Entre la foule et les appelés, il y aura eu la Parole de vie enseignée, ensemencée et enracinée. Il y aura eu le souci d’un Dieu comme jamais auparavant pour cette humanité arrachée à son anonymat et à sa souffrance. Les entrailles remuées, Jésus accueille cette foule qui s’approche et rétrécit l’horizon. Il tourne le regard et contemple ses disciples qui vont au large, dans le repos et l’envoi bientôt missionnaire. Moi je suis le beau berger. Je connais les miens, et les miens me connaissent, comme le Père me connaît et que je connais le Père. J’offre mon être pour les ovins. J’ai d’autres ovins qui ne sont pas de ce bercail. Ceux-là aussi il me faut les amener : ils entendront ma voix. Ce sera un seul troupeau, un seul berger (Jn 10.14-16, trad. Chouraqui, 2019). Se laisser conduire vers une une paix inédite, être re-posé en son humanité, comme un disciple, c’est savourer une victoire sans combat. Une victoire gagnée par un autre, donnée par un autre. Le Père Yves Girard ajouterait : « La trajectoire qui conduit au Ciel nouveau demande à s’inscrire dans l’inhabituel et le contradictoire. Nous avions vécu avec l’espérance de notre victoire, mais l’Esprit nous attendait dans l’aveu de nos échecs. » (Croire jusqu’à l’ivresse, 2006, 163).
Non pas suivre le drapeau du conquérant mais la houlette du berger, non pas le cri du vainqueur mais la voix d’un pasteur. Ainsi, devant la foule des opprimés, Jésus n’était pas venu nous libérer d’une occupation romaine, mais de la nôtre, assiégeant avec assurance et chérissement notre liberté. Si les grandes figures de l’histoire ont été vénérées pour leur intelligence ou leur puissance, vénérer l’Amour et le souci de l’autre au prix de sa vie, offrir son être aux ovins comme disait le Christ, aura engendré refus, persécution, humiliation.
« La violence du Royaume, c’est la douceur d’un inconditionnel accueil (p. 163) ». Les béatitudes violentent tant de nos puissances, de nos raisons, de nos rugissements. La douceur lave les culpabilités d’une enfance égarée, l’accueil innocente les peurs colmatant les fissures de l’égo. C’est l’abandon à la violence de sa douceur et de son accueil qui nous conduit à la vulnérabilité vivifiante de Dieu. Celui-là même qui a versé son sang pour demeurer en nous malgré nos péchés. Celui-là même qui devient souci et respiration aux creux de nos entrailles. Celui-là même qui m’appelle, me prénomme et m’apaise. Il m’amène à l’écart, quelque part entre les entrailles et le cœur, là où s’entremêlent profondeur et connaissance.

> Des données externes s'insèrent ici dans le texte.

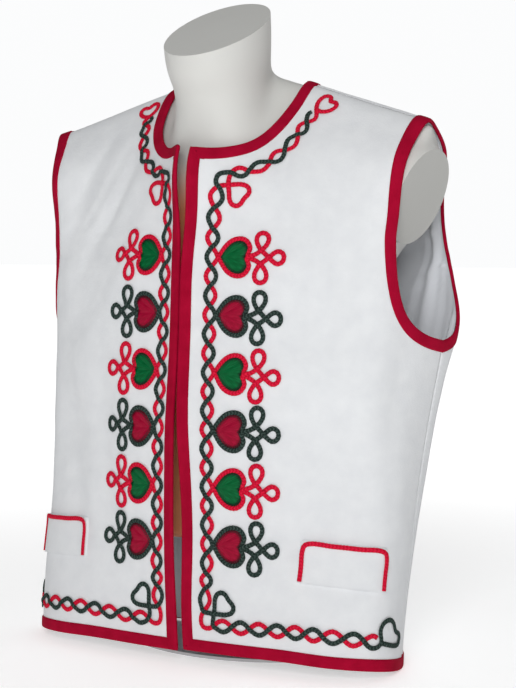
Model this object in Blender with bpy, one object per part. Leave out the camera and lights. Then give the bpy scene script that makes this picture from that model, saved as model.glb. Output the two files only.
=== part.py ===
"""Embroidered folk vest of white wool felt, on a limbless dress form with a post and a base plate.

Axes: +X is the wearer's left, the wearer faces -Y, +Z is up, and the origin is under the base plate.
A garment surface runs from the centre front round the side to the centre back. "Across" is the distance
along that ring and "up" the distance from the hem to the shoulder seam, both in millimetres of cloth.
Tables are in millimetres. MM turns them into metres.
"""

import math

import bmesh
import bpy
import numpy as np
from mathutils import Vector
from mathutils.bvhtree import BVHTree
from mathutils.geometry import delaunay_2d_cdt

MM = 0.001

# Driving sizes, in millimetres
HEM_HEIGHT = 16.0
WALL = 2.2
SEAM_GAP = 0.3
BINDING_WIDTH = 14.0
BINDING_WALL = 1.2
BINDING_GAP = 0.3
LINING_GAP = 0.5
LINING_WALL = 1.0
BACK_HEM_DROP = 9.0

CHAIN_SWING = 5.9
CHAIN_HEM_PITCH = 20.25
CHAIN_FRONT_WAVES = 22
CHAIN_AT_HEM = 32.2
CHAIN_LEAN = 0.0095
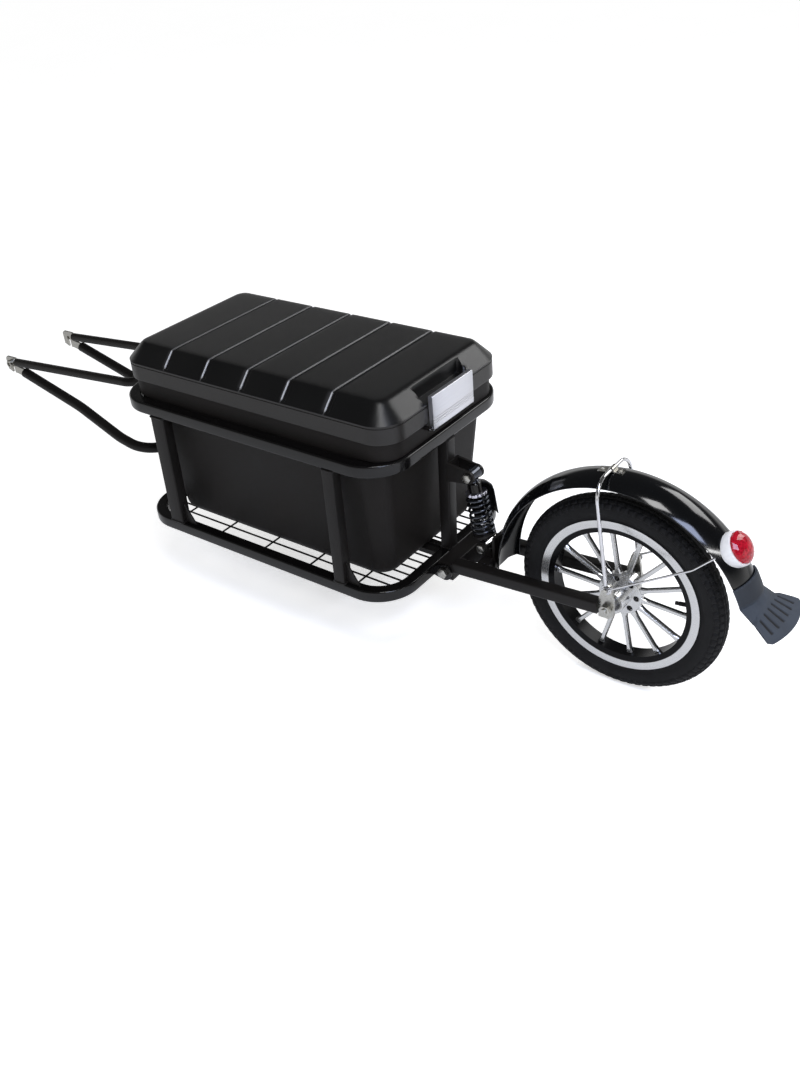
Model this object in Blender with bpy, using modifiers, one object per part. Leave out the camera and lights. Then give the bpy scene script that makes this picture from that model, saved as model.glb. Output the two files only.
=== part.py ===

Plutôt que désolation, l’horizon devient mouvement et confiance, le Christ se confond avec l’existence. Le beau berger nous conduit vers un Royaume célébrant la vérité des contradictions : la violence est douceur, la puissance est accueil, l’impuissance est grâce, la vie est croix et l’amour est roi. Je regarde le Ciel nouveau, les nuages y moutonnent, le souci est une fleur, les lions bêlent et le Christ resplendit.